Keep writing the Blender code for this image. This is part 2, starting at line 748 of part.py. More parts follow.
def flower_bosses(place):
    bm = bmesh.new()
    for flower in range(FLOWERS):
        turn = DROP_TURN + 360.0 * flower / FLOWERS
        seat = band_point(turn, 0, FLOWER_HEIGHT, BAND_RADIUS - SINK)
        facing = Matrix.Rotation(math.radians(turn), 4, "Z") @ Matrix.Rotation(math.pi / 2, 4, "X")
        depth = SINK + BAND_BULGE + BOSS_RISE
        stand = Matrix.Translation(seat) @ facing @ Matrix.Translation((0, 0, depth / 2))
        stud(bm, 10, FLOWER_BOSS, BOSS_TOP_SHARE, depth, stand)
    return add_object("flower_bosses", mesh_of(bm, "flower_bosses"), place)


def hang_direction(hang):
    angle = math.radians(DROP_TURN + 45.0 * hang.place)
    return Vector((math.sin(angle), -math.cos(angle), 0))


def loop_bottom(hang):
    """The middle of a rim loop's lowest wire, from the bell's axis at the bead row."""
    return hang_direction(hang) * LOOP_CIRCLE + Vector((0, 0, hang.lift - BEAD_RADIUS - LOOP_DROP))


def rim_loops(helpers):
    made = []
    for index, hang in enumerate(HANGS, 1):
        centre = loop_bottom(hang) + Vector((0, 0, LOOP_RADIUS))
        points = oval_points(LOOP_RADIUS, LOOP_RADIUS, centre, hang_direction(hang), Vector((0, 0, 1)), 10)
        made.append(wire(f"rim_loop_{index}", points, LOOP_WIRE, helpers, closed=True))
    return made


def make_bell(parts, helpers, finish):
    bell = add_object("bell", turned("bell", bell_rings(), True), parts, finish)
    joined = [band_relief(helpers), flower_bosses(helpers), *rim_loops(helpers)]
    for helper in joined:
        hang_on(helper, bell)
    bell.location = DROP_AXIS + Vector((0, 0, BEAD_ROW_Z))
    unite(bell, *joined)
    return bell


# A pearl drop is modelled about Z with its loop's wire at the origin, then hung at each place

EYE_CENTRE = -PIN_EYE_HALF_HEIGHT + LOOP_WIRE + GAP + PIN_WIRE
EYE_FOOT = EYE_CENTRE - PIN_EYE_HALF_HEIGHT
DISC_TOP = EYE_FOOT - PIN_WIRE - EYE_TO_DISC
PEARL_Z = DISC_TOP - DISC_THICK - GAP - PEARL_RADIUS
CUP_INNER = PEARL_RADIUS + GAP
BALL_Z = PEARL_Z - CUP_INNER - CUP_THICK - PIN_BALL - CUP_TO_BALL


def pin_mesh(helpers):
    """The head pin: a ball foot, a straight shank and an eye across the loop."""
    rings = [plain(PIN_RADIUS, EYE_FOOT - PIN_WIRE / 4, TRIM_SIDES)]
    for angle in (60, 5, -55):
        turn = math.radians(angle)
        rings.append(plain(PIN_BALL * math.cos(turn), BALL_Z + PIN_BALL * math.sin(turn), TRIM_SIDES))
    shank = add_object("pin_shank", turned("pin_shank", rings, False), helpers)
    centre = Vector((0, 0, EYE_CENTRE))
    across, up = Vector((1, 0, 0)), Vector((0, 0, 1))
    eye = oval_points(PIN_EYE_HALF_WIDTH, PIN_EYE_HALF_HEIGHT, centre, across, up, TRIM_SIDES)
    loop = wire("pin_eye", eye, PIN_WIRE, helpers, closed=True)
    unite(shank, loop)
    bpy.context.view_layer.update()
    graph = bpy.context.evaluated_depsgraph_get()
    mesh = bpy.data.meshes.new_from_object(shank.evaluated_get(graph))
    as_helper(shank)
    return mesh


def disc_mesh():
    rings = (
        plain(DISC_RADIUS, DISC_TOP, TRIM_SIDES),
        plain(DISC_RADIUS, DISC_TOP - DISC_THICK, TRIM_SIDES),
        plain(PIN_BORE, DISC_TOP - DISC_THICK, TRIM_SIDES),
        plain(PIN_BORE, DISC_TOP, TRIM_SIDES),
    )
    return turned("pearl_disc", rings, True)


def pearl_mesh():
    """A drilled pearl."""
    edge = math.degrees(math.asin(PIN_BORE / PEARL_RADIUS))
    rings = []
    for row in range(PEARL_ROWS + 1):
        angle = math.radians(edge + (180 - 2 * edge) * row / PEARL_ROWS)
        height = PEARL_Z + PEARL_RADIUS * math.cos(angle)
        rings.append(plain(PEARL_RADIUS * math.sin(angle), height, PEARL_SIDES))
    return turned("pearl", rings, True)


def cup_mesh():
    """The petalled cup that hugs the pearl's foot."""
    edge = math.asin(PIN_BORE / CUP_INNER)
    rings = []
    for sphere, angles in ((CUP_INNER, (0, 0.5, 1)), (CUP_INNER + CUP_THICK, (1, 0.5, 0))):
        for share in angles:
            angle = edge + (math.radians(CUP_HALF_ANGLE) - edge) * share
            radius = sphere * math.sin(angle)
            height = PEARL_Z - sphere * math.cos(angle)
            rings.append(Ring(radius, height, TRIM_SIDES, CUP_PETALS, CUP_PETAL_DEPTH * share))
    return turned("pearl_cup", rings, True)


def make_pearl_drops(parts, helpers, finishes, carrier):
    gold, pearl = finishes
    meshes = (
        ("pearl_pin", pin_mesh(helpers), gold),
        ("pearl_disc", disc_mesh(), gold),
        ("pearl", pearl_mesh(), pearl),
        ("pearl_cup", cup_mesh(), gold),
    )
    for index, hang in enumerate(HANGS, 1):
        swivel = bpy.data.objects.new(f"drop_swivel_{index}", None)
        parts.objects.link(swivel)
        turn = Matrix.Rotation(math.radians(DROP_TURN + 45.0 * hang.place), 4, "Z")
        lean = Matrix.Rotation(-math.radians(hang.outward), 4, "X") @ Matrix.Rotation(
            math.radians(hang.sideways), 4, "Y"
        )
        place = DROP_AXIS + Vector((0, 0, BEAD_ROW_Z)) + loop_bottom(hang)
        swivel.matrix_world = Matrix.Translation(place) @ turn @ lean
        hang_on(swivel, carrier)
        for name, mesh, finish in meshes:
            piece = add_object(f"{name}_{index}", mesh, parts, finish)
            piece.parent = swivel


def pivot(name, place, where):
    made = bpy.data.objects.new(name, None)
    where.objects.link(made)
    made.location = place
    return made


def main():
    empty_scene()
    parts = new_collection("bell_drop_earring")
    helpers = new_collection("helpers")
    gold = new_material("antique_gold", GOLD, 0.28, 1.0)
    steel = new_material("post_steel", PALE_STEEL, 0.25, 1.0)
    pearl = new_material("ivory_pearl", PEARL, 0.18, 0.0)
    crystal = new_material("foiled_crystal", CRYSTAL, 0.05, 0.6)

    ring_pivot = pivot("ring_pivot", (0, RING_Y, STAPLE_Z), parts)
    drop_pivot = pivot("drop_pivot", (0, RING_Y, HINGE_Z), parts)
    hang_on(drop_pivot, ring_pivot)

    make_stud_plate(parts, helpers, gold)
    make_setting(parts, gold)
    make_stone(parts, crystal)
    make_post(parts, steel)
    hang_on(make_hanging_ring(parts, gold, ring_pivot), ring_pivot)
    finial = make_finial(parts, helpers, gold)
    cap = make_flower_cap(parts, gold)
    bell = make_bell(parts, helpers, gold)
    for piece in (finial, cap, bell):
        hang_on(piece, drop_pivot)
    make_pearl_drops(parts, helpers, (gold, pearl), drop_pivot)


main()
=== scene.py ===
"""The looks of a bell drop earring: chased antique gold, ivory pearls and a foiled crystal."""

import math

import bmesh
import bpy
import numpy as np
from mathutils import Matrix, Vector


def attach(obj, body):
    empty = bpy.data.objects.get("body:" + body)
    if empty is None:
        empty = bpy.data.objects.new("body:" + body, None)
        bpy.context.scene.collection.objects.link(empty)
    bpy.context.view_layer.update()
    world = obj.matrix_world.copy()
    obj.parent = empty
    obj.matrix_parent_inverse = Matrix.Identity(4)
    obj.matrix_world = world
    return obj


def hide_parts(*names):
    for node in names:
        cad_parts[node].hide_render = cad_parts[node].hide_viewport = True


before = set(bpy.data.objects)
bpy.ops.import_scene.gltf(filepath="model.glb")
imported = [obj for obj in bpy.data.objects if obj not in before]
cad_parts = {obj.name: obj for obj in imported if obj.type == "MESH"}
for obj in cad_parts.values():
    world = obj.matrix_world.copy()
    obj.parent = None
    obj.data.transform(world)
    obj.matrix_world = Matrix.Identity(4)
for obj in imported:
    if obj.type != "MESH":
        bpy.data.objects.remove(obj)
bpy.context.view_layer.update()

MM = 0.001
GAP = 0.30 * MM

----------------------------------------

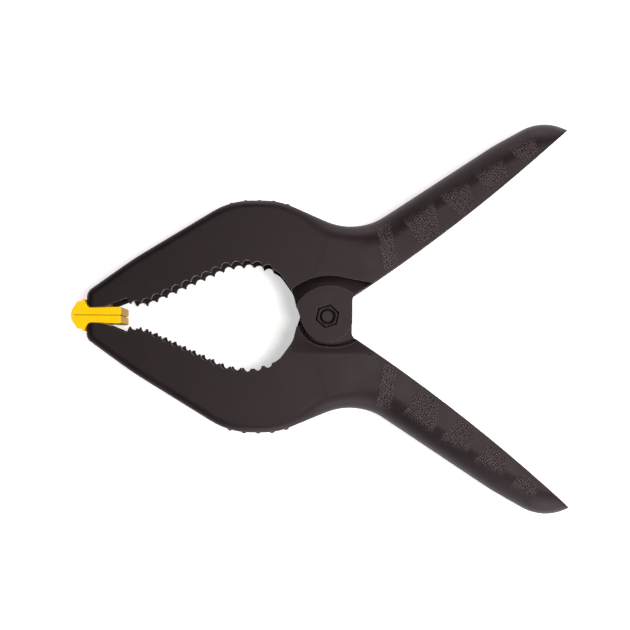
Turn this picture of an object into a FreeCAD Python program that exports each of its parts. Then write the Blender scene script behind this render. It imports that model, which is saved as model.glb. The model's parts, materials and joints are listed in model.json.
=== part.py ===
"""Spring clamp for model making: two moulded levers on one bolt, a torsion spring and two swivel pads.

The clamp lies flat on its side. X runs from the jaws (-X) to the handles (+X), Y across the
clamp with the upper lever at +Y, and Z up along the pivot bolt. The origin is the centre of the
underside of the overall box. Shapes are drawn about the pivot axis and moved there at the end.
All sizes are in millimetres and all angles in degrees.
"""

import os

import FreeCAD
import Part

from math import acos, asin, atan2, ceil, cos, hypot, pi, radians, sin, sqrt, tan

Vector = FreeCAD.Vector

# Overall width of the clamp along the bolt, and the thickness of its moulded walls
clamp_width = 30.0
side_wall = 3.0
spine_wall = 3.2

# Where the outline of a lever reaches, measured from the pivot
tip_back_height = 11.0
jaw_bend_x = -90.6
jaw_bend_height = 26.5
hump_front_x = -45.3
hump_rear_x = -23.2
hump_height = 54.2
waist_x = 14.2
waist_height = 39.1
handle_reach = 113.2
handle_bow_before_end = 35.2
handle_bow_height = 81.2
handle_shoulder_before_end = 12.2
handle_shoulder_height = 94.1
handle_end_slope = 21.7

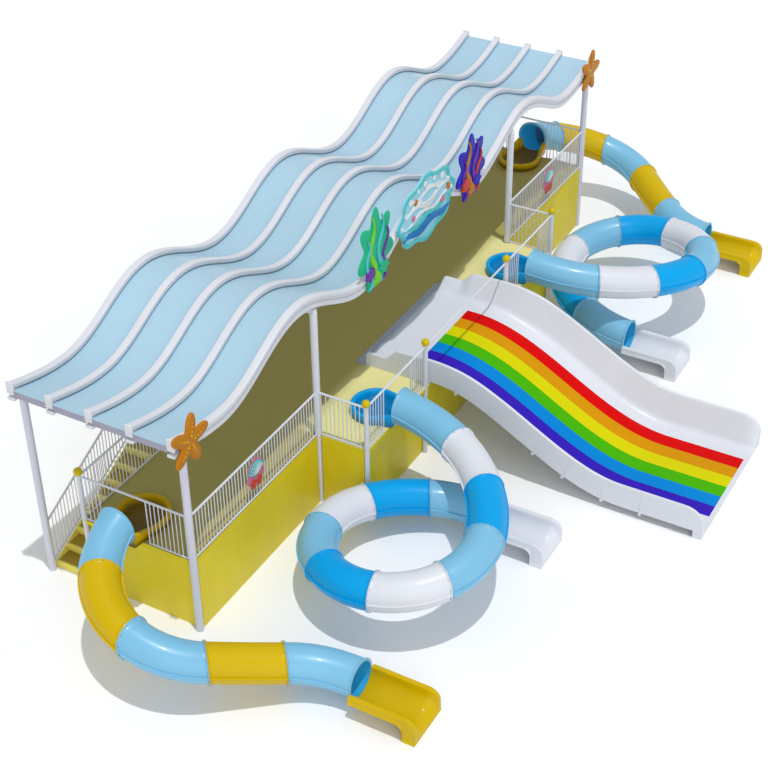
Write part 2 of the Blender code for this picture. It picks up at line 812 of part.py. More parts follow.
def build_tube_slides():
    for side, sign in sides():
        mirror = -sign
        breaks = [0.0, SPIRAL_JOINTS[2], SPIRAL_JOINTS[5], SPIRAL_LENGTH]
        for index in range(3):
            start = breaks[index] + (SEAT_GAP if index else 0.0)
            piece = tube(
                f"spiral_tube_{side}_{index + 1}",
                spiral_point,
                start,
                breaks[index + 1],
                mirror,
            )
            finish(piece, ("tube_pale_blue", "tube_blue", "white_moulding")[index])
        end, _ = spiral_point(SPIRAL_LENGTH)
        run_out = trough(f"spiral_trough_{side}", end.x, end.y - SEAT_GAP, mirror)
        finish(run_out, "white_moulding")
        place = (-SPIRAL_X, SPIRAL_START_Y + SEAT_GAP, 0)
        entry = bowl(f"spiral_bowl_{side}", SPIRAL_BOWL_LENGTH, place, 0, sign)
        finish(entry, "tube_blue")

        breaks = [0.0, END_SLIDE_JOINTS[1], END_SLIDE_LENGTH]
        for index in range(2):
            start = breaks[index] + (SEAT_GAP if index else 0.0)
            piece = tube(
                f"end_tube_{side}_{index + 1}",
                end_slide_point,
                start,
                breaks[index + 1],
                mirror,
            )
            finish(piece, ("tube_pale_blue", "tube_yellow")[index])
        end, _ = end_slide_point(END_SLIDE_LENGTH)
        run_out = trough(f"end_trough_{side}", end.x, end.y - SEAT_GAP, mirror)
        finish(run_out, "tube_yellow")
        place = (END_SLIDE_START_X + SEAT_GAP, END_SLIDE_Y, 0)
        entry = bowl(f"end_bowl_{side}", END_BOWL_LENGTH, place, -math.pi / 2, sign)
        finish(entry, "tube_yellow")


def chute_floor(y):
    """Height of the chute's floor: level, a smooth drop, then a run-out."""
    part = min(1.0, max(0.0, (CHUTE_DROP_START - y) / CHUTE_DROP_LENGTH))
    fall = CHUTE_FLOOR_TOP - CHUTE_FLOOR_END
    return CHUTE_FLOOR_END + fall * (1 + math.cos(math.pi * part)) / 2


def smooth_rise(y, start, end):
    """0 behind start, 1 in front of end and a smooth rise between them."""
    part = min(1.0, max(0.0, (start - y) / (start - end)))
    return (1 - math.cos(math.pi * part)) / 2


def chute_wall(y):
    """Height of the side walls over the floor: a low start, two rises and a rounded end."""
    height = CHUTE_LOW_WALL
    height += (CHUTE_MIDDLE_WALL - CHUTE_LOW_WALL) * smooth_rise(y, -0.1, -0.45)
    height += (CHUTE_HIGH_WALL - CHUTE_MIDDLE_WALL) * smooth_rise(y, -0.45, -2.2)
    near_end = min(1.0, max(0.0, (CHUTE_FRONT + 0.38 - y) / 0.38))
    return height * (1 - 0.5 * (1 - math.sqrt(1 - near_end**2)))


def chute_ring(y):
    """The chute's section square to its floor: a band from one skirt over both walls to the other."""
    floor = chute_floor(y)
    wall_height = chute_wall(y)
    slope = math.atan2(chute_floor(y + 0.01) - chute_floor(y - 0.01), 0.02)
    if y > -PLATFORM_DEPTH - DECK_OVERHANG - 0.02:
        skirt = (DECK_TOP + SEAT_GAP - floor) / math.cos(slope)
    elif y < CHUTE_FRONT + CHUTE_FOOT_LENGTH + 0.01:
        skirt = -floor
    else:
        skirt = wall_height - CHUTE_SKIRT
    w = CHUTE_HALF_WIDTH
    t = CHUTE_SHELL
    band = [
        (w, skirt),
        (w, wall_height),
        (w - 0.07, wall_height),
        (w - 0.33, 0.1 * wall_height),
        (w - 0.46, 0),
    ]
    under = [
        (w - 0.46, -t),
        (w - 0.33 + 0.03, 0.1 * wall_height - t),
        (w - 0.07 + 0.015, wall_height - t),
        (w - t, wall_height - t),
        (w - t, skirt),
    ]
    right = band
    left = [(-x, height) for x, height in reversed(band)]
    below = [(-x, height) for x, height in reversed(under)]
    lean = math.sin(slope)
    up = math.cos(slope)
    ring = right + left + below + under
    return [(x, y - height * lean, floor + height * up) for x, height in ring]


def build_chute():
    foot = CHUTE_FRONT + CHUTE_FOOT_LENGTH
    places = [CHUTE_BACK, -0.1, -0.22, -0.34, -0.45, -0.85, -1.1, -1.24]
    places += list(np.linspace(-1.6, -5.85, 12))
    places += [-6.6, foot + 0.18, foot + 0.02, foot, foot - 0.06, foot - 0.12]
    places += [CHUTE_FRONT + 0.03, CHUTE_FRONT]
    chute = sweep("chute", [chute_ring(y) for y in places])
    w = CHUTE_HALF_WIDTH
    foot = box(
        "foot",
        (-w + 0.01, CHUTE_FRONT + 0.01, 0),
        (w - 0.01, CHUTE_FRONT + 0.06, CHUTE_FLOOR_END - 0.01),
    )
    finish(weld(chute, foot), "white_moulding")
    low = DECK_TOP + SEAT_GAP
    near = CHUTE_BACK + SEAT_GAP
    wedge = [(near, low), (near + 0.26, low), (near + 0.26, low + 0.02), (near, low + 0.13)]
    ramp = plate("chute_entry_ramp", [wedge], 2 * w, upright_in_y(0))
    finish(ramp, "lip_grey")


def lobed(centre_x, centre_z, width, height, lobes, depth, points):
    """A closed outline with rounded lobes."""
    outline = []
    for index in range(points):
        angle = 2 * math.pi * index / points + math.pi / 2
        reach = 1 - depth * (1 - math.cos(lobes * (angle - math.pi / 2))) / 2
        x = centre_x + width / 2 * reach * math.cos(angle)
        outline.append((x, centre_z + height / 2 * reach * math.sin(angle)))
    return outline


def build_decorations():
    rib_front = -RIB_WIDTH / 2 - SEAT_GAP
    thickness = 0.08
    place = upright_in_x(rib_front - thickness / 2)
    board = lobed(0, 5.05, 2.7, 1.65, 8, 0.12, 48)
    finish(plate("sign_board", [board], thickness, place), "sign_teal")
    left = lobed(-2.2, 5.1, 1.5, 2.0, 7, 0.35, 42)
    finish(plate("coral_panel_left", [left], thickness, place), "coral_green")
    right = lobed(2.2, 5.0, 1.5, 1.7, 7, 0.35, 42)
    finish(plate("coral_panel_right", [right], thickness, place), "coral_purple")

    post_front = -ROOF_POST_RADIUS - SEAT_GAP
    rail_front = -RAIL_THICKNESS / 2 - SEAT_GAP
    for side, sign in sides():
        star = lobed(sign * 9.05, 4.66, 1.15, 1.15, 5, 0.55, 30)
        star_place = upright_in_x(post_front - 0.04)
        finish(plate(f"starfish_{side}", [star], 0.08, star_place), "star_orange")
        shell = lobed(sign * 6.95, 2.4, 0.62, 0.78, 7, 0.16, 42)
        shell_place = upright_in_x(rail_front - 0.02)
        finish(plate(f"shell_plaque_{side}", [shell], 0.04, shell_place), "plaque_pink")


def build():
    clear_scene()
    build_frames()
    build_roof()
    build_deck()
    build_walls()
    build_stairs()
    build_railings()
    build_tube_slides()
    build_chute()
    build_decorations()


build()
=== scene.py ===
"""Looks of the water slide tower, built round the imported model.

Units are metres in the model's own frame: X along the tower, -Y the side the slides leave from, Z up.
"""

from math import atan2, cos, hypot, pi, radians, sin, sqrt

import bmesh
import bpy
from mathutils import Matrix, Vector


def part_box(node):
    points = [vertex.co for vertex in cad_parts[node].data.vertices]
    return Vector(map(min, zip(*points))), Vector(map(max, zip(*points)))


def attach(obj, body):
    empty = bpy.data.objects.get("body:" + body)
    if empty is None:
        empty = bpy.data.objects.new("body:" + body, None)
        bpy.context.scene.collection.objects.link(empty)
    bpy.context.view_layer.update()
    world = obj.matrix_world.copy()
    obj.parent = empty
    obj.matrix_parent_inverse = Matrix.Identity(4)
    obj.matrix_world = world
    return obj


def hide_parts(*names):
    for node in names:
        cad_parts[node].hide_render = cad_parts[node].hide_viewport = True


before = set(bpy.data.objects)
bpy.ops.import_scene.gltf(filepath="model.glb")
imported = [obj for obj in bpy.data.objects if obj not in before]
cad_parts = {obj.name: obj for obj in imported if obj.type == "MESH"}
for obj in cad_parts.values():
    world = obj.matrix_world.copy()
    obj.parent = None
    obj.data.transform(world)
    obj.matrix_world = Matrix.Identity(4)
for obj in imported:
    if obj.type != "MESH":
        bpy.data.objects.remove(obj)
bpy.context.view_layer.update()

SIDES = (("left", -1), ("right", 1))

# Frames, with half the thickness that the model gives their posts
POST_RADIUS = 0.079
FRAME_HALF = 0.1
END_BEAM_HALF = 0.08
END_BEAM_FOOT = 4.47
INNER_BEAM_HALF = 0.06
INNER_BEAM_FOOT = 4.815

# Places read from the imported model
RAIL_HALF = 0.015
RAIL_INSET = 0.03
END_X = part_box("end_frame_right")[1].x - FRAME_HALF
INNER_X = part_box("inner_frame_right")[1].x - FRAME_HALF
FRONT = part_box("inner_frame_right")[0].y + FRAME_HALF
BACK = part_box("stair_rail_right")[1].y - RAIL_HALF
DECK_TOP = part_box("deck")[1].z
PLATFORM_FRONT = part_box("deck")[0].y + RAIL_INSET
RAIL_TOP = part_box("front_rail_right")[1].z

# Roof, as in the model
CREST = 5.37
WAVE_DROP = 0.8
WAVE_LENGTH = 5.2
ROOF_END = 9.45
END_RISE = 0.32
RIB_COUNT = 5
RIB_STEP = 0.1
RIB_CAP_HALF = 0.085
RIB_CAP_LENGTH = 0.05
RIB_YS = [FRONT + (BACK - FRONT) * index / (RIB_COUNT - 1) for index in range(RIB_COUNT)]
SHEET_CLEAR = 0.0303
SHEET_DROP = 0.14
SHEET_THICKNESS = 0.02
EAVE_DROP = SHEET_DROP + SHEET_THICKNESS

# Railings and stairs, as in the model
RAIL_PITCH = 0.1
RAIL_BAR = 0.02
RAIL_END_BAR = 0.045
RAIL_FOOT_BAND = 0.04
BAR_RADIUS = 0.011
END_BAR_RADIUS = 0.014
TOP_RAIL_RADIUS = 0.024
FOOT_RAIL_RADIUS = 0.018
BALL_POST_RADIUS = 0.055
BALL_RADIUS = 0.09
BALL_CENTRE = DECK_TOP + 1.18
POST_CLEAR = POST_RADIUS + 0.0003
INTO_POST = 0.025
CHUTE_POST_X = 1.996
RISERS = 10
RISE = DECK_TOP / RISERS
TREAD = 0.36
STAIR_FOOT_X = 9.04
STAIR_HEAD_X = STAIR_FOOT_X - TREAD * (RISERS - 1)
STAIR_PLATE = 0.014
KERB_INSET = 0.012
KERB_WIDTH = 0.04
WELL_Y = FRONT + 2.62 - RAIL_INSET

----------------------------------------

◆ Written instruction ◆
The line with "post_front = -ROOF_POST_RADIUS - SEAT_GAP" marks the start and the line with "points = [vertex.co" marks the end; transcribe every line in that stretch, unchanged.

◆ Final answer ◆
    post_front = -ROOF_POST_RADIUS - SEAT_GAP
    rail_front = -RAIL_THICKNESS / 2 - SEAT_GAP
    for side, sign in sides():
        star = lobed(sign * 9.05, 4.66, 1.15, 1.15, 5, 0.55, 30)
        star_place = upright_in_x(post_front - 0.04)
        finish(plate(f"starfish_{side}", [star], 0.08, star_place), "star_orange")
        shell = lobed(sign * 6.95, 2.4, 0.62, 0.78, 7, 0.16, 42)
        shell_place = upright_in_x(rail_front - 0.02)
        finish(plate(f"shell_plaque_{side}", [shell], 0.04, shell_place), "plaque_pink")


def build():
    clear_scene()
    build_frames()
    build_roof()
    build_deck()
    build_walls()
    build_stairs()
    build_railings()
    build_tube_slides()
    build_chute()
    build_decorations()


build()
=== scene.py ===
"""Looks of the water slide tower, built round the imported model.

Units are metres in the model's own frame: X along the tower, -Y the side the slides leave from, Z up.
"""

from math import atan2, cos, hypot, pi, radians, sin, sqrt

import bmesh
import bpy
from mathutils import Matrix, Vector


def part_box(node):
    points = [vertex.co for vertex in cad_parts[node].data.vertices]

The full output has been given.